ACMG Mountain Conditions Summary for the Rockies and Columbia Mountains issued May 1st, 2009.
This is the first ACMG Mountain Conditions Summary for 2009. The Canadian Avalanche Centre and Glacier National Park published their last regular avalanche bulletin for the season last week. Banff, Kootenay and Yoho are still publishing bulletins. They all deserve a pat on the back for doing a fine job over a long, often scary winter. Our goal is to maintain weekly summaries until the Canadian Avalanche Centre starts producing regular bulletins again in the fall.
The deep instabilities that caused so many avalanche involvements and fatalities this winter have ALMOST disappeared. There will, however, continue to be occasional large, nasty avalanches stepping down to those layers or to the ground when warm temperatures finally roll into the mountains or when slopes are subjected to large triggers such as cornice falls, snowmobiles or big hucks.

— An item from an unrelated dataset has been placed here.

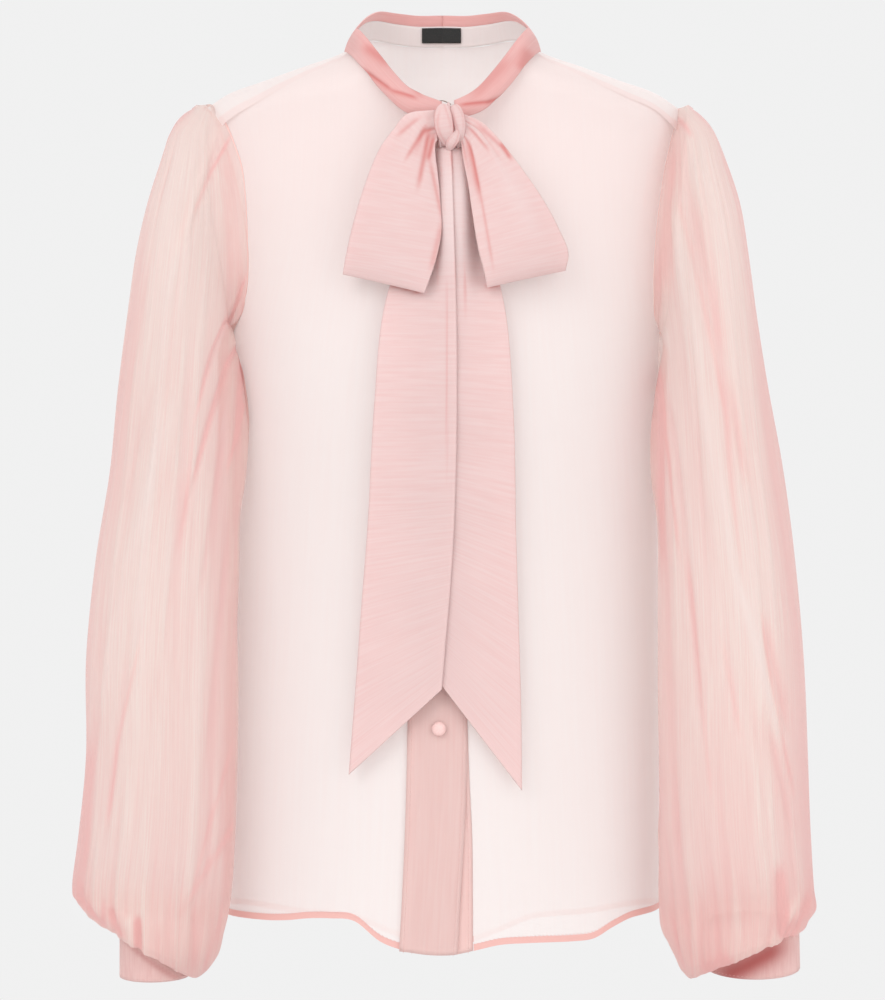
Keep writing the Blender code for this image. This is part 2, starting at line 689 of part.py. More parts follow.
def sleeve_surface(turn, share, side, bag, cuff):
    """A sleeve's surface for the +X side, by degrees round it and share down it."""
    upper = [(row[0], row[1] if side < 0 else row[2], *row[3:]) for row in SLEEVE]
    rows = [*upper, *bag]
    first, last = rows[0][0], rows[-1][0]
    point = ring(turn, share, columns(rows, share))
    bagged = np.clip((share - BAG_FROM) / BAG_OVER, 0, 1)
    point[..., 2] += BAG_FRONT_RISE * bagged * np.maximum(np.sin(np.radians(turn)), 0)
    at_first = np.full_like(share, first)
    first_ring = ring(turn, at_first, columns(rows, at_first))
    head = np.clip(share / first, 0, 1)[..., None]
    point = np.where(share[..., None] < first, armhole(turn) * (1 - head) + first_ring * head, point)
    foot = np.clip((share - last) / (1 - last), 0, 1)[..., None]
    top = cuff_point(cuff, turn, CUFF_HEIGHT - CUFF_LAP, CUFF_LAP_OUT)
    point = np.where(share[..., None] > last, point * (1 - foot) + top * foot, point)
    round_it = np.radians(turn)
    out = np.stack([np.cos(round_it), -np.sin(round_it), np.zeros_like(round_it)], axis=-1)
    point = point + sleeve_folds(turn, share)[..., None] * out
    gap = ARMHOLE_LAP + (SLEEVE_CLEAR - ARMHOLE_LAP) * np.clip(share / CLEAR_OVER, 0, 1)
    return np.where((share > 0)[..., None], clear_of_body(point, gap), point)


def sleeve(name, side, bag, cuff, material):
    """A balloon sleeve from the armhole to the cuff; side is -1 for the wearer's right."""

    def shape(u, v):
        share = np.interp(v, np.linspace(0, 1, len(SLEEVE_STEPS)), SLEEVE_STEPS)
        point = sleeve_surface(360 * u, share, side, bag, cuff)
        return point * np.array([side, 1, 1])

    return cloth(name, shape, SLEEVE_GRID, material, closed=True)


def cuff_piece(name, side, cuff, material):
    """A cuff: a ring of doubled cloth."""

    def shape(u, v):
        return cuff_point(cuff, 360 * u, CUFF_HEIGHT * v) * np.array([side, 1, 1])

    return cloth(name, shape, CUFF_GRID, material, closed=True)


def neckline(share):
    """Points of half the neckline, by share from the middle front to the middle back."""
    front_x, front_rise = columns(NECK_FRONT, share * 2)
    back_x, back_rise = columns(NECK_BACK, (1 - share) * 2)
    in_front = share < 0.5
    angle = np.where(in_front, angle_at(front_x, front_rise), 180 - angle_at(back_x, back_rise))
    rise = np.where(in_front, front_rise, back_rise)
    return body(angle, rise)


def neck_share(x):
    """Share along the front neckline at a small distance from the middle."""
    return x / NECK_FRONT[1][1] * NECK_FRONT[1][0] / 2


def stand(share, up, inwards=0.0):
    """A point of the neck's stand, by share from the middle front to the back and share up it."""
    base = neckline(share)
    height, lean = columns(NECKBAND, share)
    inward = unit(-base * np.array([1, 1, 0]))
    upward = unit(np.array([0, 0, 1]) + lean[:, None] * inward)
    return base + upward * (EDGE_OFF + SEAM_GAP + height * up)[:, None] + inward * inwards


def neckband(material):
    """The stand inside the neck, from one front edge round the back to the other."""

    def shape(u, v):
        first = neck_share(NECKBAND_HALF_OPEN)
        share = first + (1 - first) * (1 - np.abs(2 * u - 1))
        return stand(share, v) * np.stack([np.where(u < 0.5, -1, 1), 0 * u + 1, 0 * u + 1], axis=-1)

    return cloth("neckband", shape, NECKBAND_GRID, material)


def band(name, table, side, end_x, material):
    """Half the tie round the neck, from the knot to the middle back."""

    def shape(u, v):
        first = neck_share(end_x)
        share = first + (BAND_LAST - first) * u
        base = neckline(share)
        low_out, low_up, top_out, top_up, bulge = columns(table, u)
        outward = unit(base * np.array([1, 1, 0]))
        out = low_out + (top_out - low_out) * v + bulge * np.sin(pi * v)
        up = EDGE_OFF + SEAM_GAP + low_up + (top_up - low_up) * v
        point = base + outward * out[:, None]
        point[:, 2] += up
        return point * np.array([side, 1, 1])

    return cloth(name, shape, BAND_GRID, material)


def loop(name, table, material):
    """A loop of the bow: down from the knot in front, folded, and back up behind."""

    def shape(u, v):
        down = np.sin((1 - np.abs(2 * v - 1)) * pi / 2)
        left_x, left_z, right_x, right_z, apart, lift = columns(table, down)
        x = left_x + (right_x - left_x) * u
        z = left_z + (right_z - left_z) * u
        belly = LOOP_EDGE + (1 - LOOP_EDGE) * np.sin(pi * u)
        rounded = np.sqrt(1 - np.clip((down - LOOP_FOLD) / (1 - LOOP_FOLD), 0, 1) ** 2)
        half = apart * belly / 2
        return on_front(x, z, lift + half + np.where(v < 0.5, half, -half) * rounded)

    return cloth(name, shape, LOOP_GRID, material)


def tail(name, table, lift, material):
    """A tail of the tie, hanging from the knot to its slanted end."""

    def shape(u, v):
        left_x, left_z, right_x, right_z = columns(table, v)
        x = left_x + (right_x - left_x) * u
        z = left_z + (right_z - left_z) * u
        return on_front(x, z, np.full_like(u, lift))

    return cloth(name, shape, TAIL_GRID, material)


def knot(material):
    """The knot: a soft rounded wrap over the middle of the bow."""
    mesh = bpy.data.meshes.new("knot")
    ball = bmesh.new()
    bmesh.ops.create_uvsphere(ball, u_segments=16, v_segments=10, radius=1.0)
    for corner in ball.verts:
        x, y, z = corner.co
        narrow = 1 - KNOT_PINCH * cos(pi * z)
        corner.co = (
            KNOT_MIDDLE[0] + KNOT_HALF[0] * x * narrow,
            KNOT_MIDDLE[1] + KNOT_HALF[1] * y * narrow,
            KNOT_MIDDLE[2] + KNOT_HALF[2] * z,
        )
    ball.to_mesh(mesh)
    ball.free()
    return named_object("knot", mesh, material)


def covered_button(name, seat, outward, material):
    """A cloth-covered button: a flattened ball with a flat seat, standing on a point of the cloth."""
    outward = unit(np.asarray(outward, float))
    side = unit(np.cross(outward, (0, 0, 1)))
    up = np.cross(outward, side)
    mesh = bpy.data.meshes.new(name)
    ball = bmesh.new()
    bmesh.ops.create_uvsphere(ball, u_segments=BUTTON_GRID[0], v_segments=BUTTON_GRID[1], radius=1.0)
    for corner in ball.verts:
        x, y, z = corner.co
        height = BUTTON_HEIGHT * max(1 + BUTTON_ROUND * z, 0) / (1 + BUTTON_ROUND)
        corner.co = seat + side * x * BUTTON_RADIUS + up * y * BUTTON_RADIUS + outward * height
    bmesh.ops.dissolve_degenerate(ball, edges=ball.edges, dist=0.00002)
    ball.to_mesh(mesh)
    ball.free()
    return named_object(name, mesh, material)


def buttons(material):
    """The buttons down the front and one on each cuff."""
    for index, height in enumerate(BUTTON_HEIGHTS, start=1):
        angle = angle_at(BUTTON_X, height)
        seat = body(angle, height, PLACKET_OUT + WALL / 2 + SEAM_GAP)
        outward = seat - body(angle, height)
        covered_button(f"button_{index}", seat, outward, material)
    for name, side, cuff in (("right", -1, CUFF_RIGHT), ("left", 1, CUFF_LEFT)):
        flip = np.array([side, 1, 1])
        seat = cuff_point(cuff, CUFF_BUTTON_ANGLE, CUFF_BUTTON_UP, CUFF_BUTTON_SEAT) * flip
        outward = seat - cuff_point(cuff, CUFF_BUTTON_ANGLE, CUFF_BUTTON_UP) * flip
        covered_button(f"cuff_button_{name}", seat, outward, material)


def label(material):
    """The bare woven label on the inside of the stand at the middle back."""

    def shape(u, v):
        x = LABEL_MIDDLE + (u - 0.5) * LABEL_WIDTH
        shares, back_x, _ = np.array(NECK_BACK).T
        share = 1 - np.interp(np.abs(x), back_x, shares) / 2
        up = LABEL_SHARES[0] + (LABEL_SHARES[1] - LABEL_SHARES[0]) * v
        point = stand(share, up, LABEL_OFF)
        point[:, 0] = x
        return point

    return cloth("label", shape, LABEL_GRID, material, wall=LABEL_WALL)


def neck_hook(material):
    """The small wire hook that closes the stand at the front."""
    curve = bpy.data.curves.new("neck_hook", "CURVE")
    curve.dimensions = "3D"
    curve.bevel_depth = HOOK_WIRE / 2
    curve.bevel_resolution = 2
    curve.use_fill_caps = True
    line = curve.splines.new("POLY")
    line.points.add(len(HOOK_ROUTE) - 1)
    for point, place_of in zip(line.points, HOOK_ROUTE):
        point.co = (*place_of, 1.0)
    return named_object("neck_hook", curve, material)


def build():
    body_cloth = finish("body_cloth", BODY_PINK)
    sleeve_cloth = finish("sleeve_cloth", SLEEVE_PINK)
    band_cloth = finish("band_cloth", TIE_PINK)
    tie_cloth = finish("tie_cloth", TIE_PINK)
    cuff_cloth = finish("cuff_cloth", CUFF_PINK)
    button_cloth = finish("button_cloth", CUFF_PINK)
    front("front_right", -1, lambda height: placket_top_left(height) + PLACKET_OVERLAP, body_cloth)
    front("front_left", 1, lambda height: placket_under_right(height) + SEAM_GAP, body_cloth)
    back(body_cloth)
    placket("placket_top", placket_top_left, placket_top_right, PLACKET_OUT, band_cloth)
    placket(
        "placket_under",
        lambda height: placket_top_left(height) + PLACKET_OVERLAP + SEAM_GAP,
        placket_under_right,
        0.0,
        band_cloth,
    )
    sleeve("sleeve_right", -1, BAG_RIGHT, CUFF_RIGHT, sleeve_cloth)
    sleeve("sleeve_left", 1, BAG_LEFT, CUFF_LEFT, sleeve_cloth)
    cuff_piece("cuff_right", -1, CUFF_RIGHT, cuff_cloth)
    cuff_piece("cuff_left", 1, CUFF_LEFT, cuff_cloth)
    neckband(band_cloth)
    band("tie_band_right", BAND_RIGHT, -1, BAND_ENDS[0], tie_cloth)
    band("tie_band_left", BAND_LEFT, 1, BAND_ENDS[1], tie_cloth)
    knot(tie_cloth)
    loop("loop_right", LOOP_RIGHT, tie_cloth)
    loop("loop_left", LOOP_LEFT, tie_cloth)
    tail("tail_right", TAIL_RIGHT, TAIL_LIFT[0], tie_cloth)
    tail("tail_left", TAIL_LEFT, TAIL_LIFT[1], tie_cloth)
    buttons(button_cloth)
    label(finish("label_black", LABEL_BLACK))
    neck_hook(finish("wire_bronze", WIRE_BRONZE, metallic=0.8))


for old in list(bpy.data.objects):
    bpy.data.objects.remove(old, do_unlink=True)
GROUP = collection_for("tie_neck_blouse")
build()
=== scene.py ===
"""Tie neck blouse in sheer silk crepon: every cloth piece, its folds, seams and stitches."""

from math import cos, pi, radians, sin

import bmesh
import bpy
import numpy as np
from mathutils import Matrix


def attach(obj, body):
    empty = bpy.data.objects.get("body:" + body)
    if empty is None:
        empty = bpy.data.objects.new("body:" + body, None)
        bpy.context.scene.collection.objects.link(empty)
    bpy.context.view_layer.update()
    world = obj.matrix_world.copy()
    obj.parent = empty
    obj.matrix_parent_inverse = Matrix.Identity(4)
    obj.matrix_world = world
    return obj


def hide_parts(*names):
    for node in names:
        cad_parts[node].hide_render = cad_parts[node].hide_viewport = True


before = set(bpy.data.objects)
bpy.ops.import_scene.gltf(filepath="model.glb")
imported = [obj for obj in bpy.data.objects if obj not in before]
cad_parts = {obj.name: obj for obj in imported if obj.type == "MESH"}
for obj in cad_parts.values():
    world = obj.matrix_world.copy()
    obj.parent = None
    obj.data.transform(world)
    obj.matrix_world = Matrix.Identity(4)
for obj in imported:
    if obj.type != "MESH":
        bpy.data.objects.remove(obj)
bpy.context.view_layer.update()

# Cloth thickness of one layer and of a doubled piece, in metres
SINGLE = 0.0005
DOUBLE = 0.0009

# The doubled hem and seam allowances, how softly they end, and the stitches along them, in metres
HEM_WIDTH = 0.0044
HEM_SOFT = 0.0003
STITCH_PITCH = 0.0030
STITCH_LENGTH = 0.0022
STITCH_THICK = 0.00028
STITCH_OUT = 0.0004

# The lines kept for stitches, by the name of their run
SEAMS = {}

# The body's form, by height: half width, half depth in front, half depth behind
BODY = (
    (-0.700, 0.1610, 0.1210, 0.1200),
    (-0.520, 0.1600, 0.1160, 0.1150),
    (-0.360, 0.1580, 0.1120, 0.1090),
    (-0.200, 0.1590, 0.1180, 0.1120),
    (-0.120, 0.1630, 0.1010, 0.1040),
    (-0.055, 0.1700, 0.0760, 0.0760),
    (-0.020, 0.1745, 0.0750, 0.0750),
    (0.080, 0.1750, 0.0740, 0.0740),
)

# The shoulders, by distance from the middle: height of the ridge, height over which cloth rolls to it
SHOULDER = (
    (0.000, 0.0400, 0.0450),
    (0.040, 0.0270, 0.0410),
    (0.072, 0.0060, 0.0360),
    (0.100, -0.0040, 0.0320),
    (0.130, -0.0145, 0.0290),
    (0.160, -0.0255, 0.0262),
    (0.175, -0.0355, 0.0250),
)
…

Spring has arrived but it has recently had a cold, cold heart. In the Rockies, the warm temperatures and sunny skies of mid April warmed and settled the snowpack dramatically. Recent temperatures as low as -18c and brisk winds in the Rockies alpine have left the snowpack with a seriously hard surface. Some new snow fell east of the Divide earlier this week and shallow wintry windslabs were/are a potential problem in the east slope Alpine and even around Lake Louise. Around the Wapta, Columbia Icefields and areas west it has been cold, dry and windy and holding an edge was often the main issue. There was occasionally some corn snow on steep south facing slopes in the afternoon below treeline but the rest of the world was rockhard. Travel was fast but ski and boot crampons felt pretty good on even quite moderate terrain and going for an ugly slide was a serious possibility.
There have been very limited reports from the Columbia Mountains. Generally, it sounds like it has been unseasonably cool and there has been variable amounts of recent storm snow throughout the Columbias falling on a spring snowpack. Avalanche hazard has predominately been the result of the wind effect on these sporadic snowfalls and most importantly, the amount of daytime warming. Again, LARGE avalanches are still a distinct possibility in the Columbia mountains, especially if we get a dramatic, rapid warming in the next couple of weeks.
Glacier travel conditions are generally good and even excellent at the right time and place throughout the Rockies and Columbias. The shallow early season snowpack and some big early season winds have however, left some areas with shallow snowbridges. Warm temperatures are going to weaken the snowpack(especially the thin areas) and make the crevasse bridges a real problem. I seem to have been touring on the glaciers with my probe out a lot this spring as I have less faith than usual in my visual observations of the glacier snowcover.
Snow fell overnight in some locations on the East slope of the Rockies. Yamnuska had a serious frosting this morning and at noon it was still white. Also at noon I saw a big wet slough pour off the cliffs to the climbers right of Goat Buttress and a BIG wet slough pouring down the gullies right of Guide's Route on the East End of Mt. Rundle. Hard to believe it will all be gone by saturday as it is only 12 Celsius in Canmore at noon friday. Could be a poor weekend for those cliffs, the Ghost River area and for Front Ranges scrambling.
It could be an excellent weekend for low elevation cragging, corn snow skiing, icefields mountaineering and maybe even some well timed, fast moving alpine climbing. Get out there and enjoy it but keep an alert eye out for a rapid or prolonged warming and it's effect on the snowpack, cornices, crevasse bridges and rock.